2003: Ilan Ramon – a drawing from the Theresienstadt ghetto and a Torah
Ramon, whose mother survived Auschwitz, contacted the Yad Vashem Holocaust memorial in Jerusalem and requested a Holocaust-related item to take into space. Yad Vashem chose the drawing “Moon Landscape“ which was created by Petr Ginz, a 14-year-old Jewish boy, during his incarceration in the Theresienstadt ghetto. Petr Ginz died in Auschwitz in 1944.
 
Ramon explained the importance of taking Ginz’ art into space. “I feel that my journey fulfills the dream of Petr Ginz 58 years on. A dream that is ultimate proof of the greatness of the soul of a boy imprisoned within the ghetto walls, the walls of which could not conquer his spirit. Ginz’ drawings, stored at Yad Vashem, are a testimony to the triumph of the spirit.”
 
Ramon also took with him another artifact of the Shoah, a Torah scroll measuring only four-and-a-half inches tall. The miniature Torah had been smuggled into the Bergen-Belsen concentration camp and used for a secret Bar Mitzvah ceremony for a youngster named Yoachim Joseph. Joseph was given the Torah by fellow prisoner Rabbi Simon Dasberg in the hope that he might tell the story of his Bar Mitzvah if he were to survive the war, which he did. Joseph moved to Israel where he eventually studied atmospheric physics and made the acquaintance of Ramon. Ramon was deeply affected by Joseph’s story and asked permission to take the Torah into space.
 
After the Columbia catastrophe, Joseph said, “I feel now that I was finally able to fulfill by promise to Rav Dasberg of more than fifty years ago, and on a grand scale. I’m very grateful to Ilan for making it possible. I’m sorry that it’s gone. It did what it was perhaps destined to do.”

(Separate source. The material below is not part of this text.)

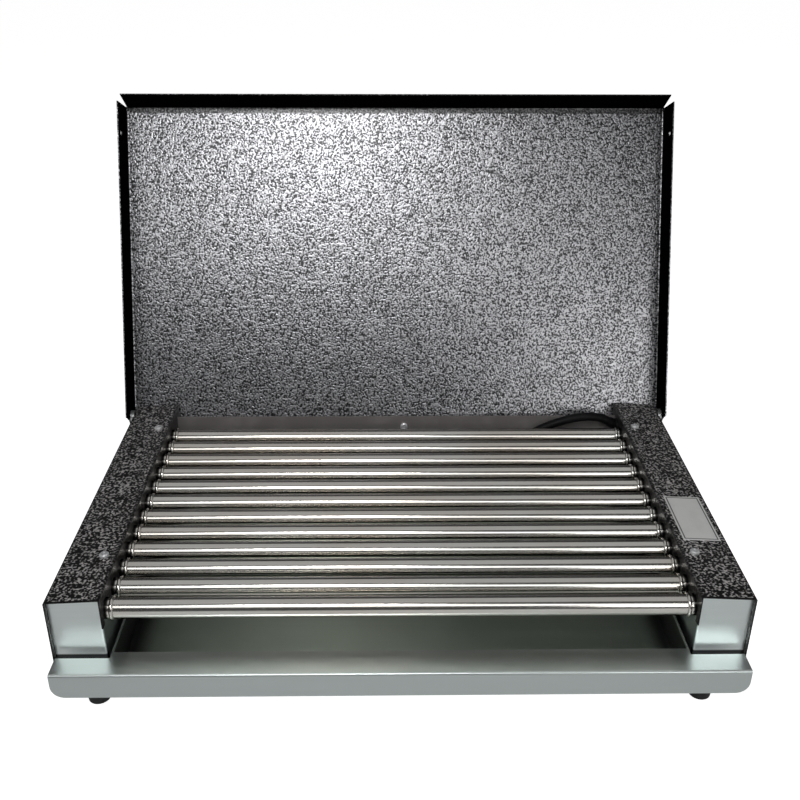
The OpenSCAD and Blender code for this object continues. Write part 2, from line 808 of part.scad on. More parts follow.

Greg Chamitoff and Space Shuttle crewmembers enjoying some Montreal bagels (courtesy NASA)
 
 2008: Gregory Chamitoff – bagels
Everyone knows that a bagel isn’t a bagel without a space in the middle. But what about space without a bagel? When Montreal-born astronaut Gregory Chamitoff was asked what food item he wanted to take aboard the space shuttle Discovery, the answer was simple: 18 Montreal bagels from cousin Rhonda Shlafman, owner of Fairmount Bagel.
 
Of course, the burning question is what kind of bagel? Sesame seed. Said baker and and cousin Rhonda, “His favourite is the garlic bagel, but I didn’t dare send garlic bagels – they would have stunk up the whole place.”